**Stated problem**
Work out how many lines in the listing below include the word "scene". Give nothing but the number.

Stored entries
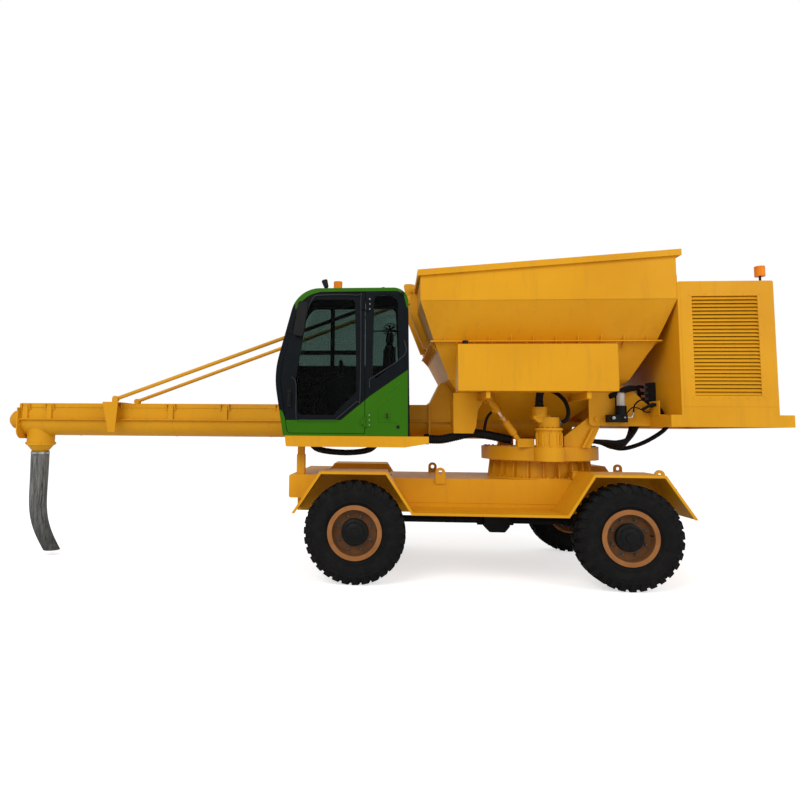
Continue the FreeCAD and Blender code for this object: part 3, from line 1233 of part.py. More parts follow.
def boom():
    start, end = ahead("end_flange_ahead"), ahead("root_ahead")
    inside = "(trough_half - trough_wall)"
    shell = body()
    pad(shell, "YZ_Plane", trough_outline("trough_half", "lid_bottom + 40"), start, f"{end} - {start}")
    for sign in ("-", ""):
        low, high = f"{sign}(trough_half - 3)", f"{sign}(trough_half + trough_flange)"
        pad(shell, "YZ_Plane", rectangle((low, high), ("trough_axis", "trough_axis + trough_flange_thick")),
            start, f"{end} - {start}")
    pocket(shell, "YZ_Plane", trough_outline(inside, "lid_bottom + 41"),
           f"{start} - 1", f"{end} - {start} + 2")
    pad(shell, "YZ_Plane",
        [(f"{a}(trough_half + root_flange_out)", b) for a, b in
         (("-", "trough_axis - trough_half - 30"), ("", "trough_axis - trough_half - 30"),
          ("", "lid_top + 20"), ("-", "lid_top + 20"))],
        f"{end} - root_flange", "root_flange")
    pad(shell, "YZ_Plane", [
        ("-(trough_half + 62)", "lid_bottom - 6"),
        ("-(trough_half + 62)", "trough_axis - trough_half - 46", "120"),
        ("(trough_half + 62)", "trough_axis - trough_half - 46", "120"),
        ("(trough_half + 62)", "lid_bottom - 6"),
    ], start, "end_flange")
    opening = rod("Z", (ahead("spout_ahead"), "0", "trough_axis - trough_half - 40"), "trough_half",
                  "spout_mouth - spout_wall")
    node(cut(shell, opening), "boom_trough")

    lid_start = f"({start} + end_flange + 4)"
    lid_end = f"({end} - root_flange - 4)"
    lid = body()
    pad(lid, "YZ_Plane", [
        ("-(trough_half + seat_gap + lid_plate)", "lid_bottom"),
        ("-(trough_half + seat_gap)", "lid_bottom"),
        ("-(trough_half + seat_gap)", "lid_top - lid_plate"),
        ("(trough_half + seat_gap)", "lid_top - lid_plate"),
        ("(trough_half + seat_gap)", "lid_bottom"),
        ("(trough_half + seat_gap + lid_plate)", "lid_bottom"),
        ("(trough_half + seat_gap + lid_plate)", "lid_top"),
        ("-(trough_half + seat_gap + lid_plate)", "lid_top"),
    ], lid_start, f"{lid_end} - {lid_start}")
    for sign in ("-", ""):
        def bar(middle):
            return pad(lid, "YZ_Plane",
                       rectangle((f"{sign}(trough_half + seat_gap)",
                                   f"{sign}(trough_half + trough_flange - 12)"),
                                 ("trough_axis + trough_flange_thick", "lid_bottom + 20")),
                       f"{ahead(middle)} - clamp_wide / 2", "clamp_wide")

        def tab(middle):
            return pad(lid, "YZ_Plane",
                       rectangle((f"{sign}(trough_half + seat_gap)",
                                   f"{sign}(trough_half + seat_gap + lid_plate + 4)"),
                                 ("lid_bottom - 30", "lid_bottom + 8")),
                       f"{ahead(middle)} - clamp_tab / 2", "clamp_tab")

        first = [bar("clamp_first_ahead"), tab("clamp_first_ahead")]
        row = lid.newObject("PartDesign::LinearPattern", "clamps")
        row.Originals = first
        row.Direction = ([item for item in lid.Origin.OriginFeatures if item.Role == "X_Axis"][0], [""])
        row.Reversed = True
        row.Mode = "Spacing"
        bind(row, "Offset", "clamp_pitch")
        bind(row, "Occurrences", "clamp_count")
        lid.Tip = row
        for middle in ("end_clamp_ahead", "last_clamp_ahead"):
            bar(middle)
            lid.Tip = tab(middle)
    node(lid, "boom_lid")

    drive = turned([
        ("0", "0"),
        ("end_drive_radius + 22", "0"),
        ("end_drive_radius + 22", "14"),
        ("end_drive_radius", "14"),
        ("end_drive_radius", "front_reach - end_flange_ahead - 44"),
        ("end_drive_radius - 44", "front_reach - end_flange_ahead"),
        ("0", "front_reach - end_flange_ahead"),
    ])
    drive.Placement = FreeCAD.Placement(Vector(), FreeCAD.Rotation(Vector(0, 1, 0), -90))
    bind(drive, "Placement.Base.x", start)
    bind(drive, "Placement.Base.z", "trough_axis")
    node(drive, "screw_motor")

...

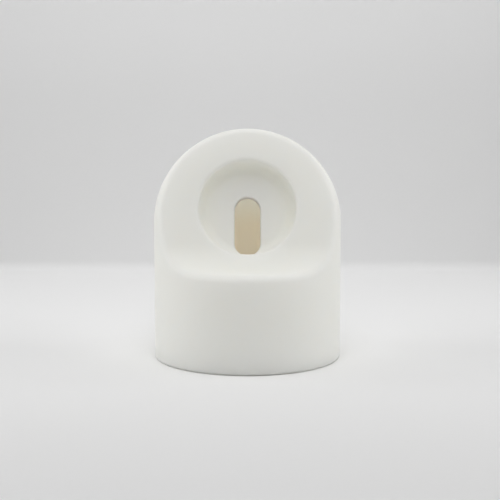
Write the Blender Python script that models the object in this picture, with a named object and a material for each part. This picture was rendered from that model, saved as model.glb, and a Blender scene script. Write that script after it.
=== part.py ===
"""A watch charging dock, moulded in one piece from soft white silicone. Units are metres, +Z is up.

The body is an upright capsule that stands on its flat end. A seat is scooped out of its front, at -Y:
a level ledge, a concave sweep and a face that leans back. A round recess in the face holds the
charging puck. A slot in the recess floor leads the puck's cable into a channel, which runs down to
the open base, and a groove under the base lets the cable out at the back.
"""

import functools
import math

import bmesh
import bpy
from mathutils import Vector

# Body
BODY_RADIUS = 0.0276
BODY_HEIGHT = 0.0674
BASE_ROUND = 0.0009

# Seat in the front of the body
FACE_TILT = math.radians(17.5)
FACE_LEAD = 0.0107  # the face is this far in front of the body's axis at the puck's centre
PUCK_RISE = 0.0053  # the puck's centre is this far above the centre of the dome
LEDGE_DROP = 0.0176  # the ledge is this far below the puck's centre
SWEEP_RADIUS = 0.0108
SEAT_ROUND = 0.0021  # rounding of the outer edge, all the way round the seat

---

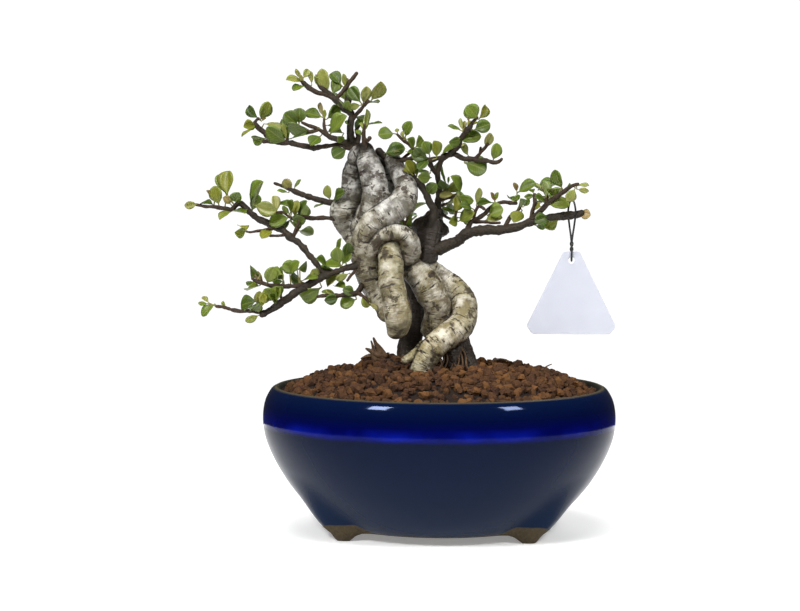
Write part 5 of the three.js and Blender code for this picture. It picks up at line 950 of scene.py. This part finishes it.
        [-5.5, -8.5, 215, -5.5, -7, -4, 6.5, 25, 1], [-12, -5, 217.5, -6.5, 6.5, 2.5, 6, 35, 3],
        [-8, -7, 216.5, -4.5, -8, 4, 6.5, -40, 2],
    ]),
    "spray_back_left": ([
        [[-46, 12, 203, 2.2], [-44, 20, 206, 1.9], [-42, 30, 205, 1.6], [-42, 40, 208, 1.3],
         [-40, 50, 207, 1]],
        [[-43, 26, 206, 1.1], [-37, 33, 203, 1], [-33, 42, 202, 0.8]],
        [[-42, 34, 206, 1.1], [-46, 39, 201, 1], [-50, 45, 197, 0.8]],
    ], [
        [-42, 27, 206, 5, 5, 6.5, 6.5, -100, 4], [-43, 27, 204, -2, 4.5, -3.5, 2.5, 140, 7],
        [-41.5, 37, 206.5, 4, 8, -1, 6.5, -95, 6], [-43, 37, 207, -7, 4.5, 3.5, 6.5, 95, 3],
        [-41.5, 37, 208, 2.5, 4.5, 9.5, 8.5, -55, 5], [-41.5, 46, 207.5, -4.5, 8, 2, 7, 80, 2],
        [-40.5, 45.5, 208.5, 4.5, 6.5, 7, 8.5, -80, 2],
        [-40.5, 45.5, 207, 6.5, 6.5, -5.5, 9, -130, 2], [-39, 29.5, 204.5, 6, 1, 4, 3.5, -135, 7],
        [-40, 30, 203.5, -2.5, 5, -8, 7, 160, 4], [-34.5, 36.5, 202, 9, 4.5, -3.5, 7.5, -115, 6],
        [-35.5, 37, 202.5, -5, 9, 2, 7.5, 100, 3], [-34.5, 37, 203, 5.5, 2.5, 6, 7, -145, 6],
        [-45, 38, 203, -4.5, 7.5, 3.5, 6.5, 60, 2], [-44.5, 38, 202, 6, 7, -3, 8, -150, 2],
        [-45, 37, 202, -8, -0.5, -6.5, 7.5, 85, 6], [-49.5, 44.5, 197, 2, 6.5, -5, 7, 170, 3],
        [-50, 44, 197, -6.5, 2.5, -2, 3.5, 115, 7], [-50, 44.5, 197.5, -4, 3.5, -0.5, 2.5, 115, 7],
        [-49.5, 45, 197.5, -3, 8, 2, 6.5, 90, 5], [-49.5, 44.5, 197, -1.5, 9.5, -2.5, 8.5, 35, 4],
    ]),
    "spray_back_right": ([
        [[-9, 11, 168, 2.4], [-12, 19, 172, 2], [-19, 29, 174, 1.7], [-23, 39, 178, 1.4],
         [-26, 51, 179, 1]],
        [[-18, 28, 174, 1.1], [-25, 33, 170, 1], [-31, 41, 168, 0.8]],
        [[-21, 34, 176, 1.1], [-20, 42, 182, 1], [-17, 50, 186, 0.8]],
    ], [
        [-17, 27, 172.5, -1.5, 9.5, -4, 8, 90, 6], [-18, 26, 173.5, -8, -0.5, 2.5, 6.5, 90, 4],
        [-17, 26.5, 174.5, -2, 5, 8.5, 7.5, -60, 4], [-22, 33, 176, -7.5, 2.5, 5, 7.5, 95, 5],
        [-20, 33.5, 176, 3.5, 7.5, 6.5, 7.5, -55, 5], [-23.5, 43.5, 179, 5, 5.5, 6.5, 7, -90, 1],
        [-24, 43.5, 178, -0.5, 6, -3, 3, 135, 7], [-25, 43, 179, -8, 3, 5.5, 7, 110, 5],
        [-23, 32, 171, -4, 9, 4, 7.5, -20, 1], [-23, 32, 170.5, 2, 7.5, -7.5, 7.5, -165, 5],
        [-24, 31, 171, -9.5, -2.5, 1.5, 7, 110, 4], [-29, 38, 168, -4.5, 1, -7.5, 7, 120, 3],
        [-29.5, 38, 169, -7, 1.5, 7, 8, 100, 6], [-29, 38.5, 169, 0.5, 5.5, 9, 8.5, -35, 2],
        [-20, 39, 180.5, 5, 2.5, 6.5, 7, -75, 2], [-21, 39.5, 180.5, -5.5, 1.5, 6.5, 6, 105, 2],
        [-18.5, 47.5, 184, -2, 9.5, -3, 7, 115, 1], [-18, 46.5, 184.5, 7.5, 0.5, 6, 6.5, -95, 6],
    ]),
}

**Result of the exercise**
2